Os complexos caminhos da memória do corpo em diáspora são indissociáveis do pensamento e da organização política de sua época. Ôrí associa reflexões e exercícios de decolonização visual e epistêmica, contrariando os discursos hegemonicamente estabelecidos sobre a população negra no Brasil. Através dessas experiências, cultura e identidade vão assentando-se no continente, ressignificando-se, reaparecendo em cores, sons e palavras que retratam a experiência da “revelação” de uma imagem aparentemente perdida no exílio. Através de uma estética que se coloca nas fronteiras de lugares que fundam e refundam identidades e pertencimento, Beatriz Nascimento e Raquel Gerber parecem nos sugerir que quilombo, ancestralidade e organização política são Ôrí, a cabeça.

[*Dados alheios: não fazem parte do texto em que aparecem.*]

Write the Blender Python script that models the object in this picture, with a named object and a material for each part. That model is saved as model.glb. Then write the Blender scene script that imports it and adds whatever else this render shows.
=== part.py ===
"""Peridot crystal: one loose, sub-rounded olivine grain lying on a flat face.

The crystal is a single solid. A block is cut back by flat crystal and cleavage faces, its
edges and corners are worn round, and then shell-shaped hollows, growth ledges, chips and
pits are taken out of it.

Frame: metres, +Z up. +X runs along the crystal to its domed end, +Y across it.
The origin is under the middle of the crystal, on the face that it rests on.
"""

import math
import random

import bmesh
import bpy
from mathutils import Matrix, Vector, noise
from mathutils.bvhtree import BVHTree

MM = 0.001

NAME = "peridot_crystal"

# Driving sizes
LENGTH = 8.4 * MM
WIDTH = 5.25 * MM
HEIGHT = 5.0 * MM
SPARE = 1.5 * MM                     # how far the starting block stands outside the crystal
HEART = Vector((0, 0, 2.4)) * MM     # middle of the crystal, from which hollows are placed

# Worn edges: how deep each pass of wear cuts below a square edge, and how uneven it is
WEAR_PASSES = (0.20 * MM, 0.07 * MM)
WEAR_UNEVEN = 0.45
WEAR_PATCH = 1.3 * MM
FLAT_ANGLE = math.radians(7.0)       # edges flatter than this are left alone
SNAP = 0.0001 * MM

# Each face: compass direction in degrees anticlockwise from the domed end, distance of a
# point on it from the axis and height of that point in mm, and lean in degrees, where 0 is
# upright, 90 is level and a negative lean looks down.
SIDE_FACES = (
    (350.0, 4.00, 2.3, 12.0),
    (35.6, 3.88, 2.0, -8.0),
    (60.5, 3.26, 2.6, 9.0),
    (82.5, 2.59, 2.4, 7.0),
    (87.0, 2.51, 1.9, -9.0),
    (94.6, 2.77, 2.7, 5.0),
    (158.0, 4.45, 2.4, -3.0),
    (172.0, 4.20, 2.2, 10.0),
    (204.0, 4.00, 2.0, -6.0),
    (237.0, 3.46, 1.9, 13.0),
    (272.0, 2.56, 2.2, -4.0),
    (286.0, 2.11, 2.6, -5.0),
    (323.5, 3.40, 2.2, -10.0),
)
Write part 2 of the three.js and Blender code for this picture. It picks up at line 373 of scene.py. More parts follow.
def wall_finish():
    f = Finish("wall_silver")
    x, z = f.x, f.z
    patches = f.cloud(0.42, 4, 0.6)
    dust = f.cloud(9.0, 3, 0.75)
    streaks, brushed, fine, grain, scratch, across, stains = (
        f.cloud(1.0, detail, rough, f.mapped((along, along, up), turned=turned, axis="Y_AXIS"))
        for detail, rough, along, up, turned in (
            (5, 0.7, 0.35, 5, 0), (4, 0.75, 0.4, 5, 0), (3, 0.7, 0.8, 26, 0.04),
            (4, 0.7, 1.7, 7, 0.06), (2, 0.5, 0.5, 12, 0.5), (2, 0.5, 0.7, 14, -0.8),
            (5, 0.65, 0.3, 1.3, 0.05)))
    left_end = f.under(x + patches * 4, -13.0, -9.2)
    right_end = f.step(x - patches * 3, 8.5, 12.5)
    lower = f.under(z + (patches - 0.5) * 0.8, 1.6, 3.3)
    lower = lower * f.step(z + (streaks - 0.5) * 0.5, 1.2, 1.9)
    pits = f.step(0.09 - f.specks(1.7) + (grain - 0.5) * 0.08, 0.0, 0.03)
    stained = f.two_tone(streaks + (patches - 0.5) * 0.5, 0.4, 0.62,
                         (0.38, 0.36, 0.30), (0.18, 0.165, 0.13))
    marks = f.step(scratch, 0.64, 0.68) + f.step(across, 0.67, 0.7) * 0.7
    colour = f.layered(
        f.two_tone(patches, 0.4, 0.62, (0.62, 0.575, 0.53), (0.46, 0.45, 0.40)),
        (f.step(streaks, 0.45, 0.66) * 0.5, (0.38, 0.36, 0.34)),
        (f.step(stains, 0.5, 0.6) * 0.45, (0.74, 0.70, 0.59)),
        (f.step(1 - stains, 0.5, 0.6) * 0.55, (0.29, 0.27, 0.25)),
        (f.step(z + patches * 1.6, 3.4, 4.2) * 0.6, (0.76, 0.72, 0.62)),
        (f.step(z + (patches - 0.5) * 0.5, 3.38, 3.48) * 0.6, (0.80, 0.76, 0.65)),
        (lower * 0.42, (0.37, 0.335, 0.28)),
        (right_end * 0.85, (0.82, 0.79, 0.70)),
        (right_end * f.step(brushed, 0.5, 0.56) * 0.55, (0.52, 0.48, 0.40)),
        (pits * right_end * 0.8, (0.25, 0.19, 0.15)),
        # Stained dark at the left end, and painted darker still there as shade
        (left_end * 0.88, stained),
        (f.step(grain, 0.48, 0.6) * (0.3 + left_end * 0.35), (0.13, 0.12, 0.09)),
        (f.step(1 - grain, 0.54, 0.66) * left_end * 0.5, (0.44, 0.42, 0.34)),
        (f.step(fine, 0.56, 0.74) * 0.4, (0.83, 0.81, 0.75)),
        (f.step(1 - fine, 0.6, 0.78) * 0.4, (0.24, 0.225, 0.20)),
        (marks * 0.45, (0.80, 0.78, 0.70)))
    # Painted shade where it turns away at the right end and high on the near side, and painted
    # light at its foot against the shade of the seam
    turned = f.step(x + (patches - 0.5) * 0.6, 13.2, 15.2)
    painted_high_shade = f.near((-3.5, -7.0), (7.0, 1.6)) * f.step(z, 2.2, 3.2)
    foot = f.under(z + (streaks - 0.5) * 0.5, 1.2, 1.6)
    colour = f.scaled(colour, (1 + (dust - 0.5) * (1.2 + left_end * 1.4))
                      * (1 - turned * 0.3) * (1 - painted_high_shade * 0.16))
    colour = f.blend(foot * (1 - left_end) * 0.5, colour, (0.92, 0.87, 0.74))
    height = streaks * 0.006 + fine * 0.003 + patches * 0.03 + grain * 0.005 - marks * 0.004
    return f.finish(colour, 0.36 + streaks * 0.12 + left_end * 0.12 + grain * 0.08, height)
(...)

No movimento das histórias fundadas no Atlântico, uma das chaves de leitura do filme é uma afirmação que perpassa toda a narrativa: o movimento é dialético e a dialética se encontra na mais profunda e intensa força direcionadora, no mar.

Ellen Lima Wassu

Ellen Lima Wassu é poeta, ativista e investigadora indígena. É Mestra em Artes e Doutoranda em Modernidades Comparadas: Literaturas, Artes e Culturas na Universidade do Minho. Publicou em 2021 Ixé ygara voltando pra ’y’kûa, livro de poesias escrito em língua portuguesa e tupi antigo e tem textos publicados em diversas revistas literárias e antologias. Atua nas áreas de arte, cultura e literatura e sua prática relaciona poesia, performance, estudos contracoloniais e escritas ensaísticas.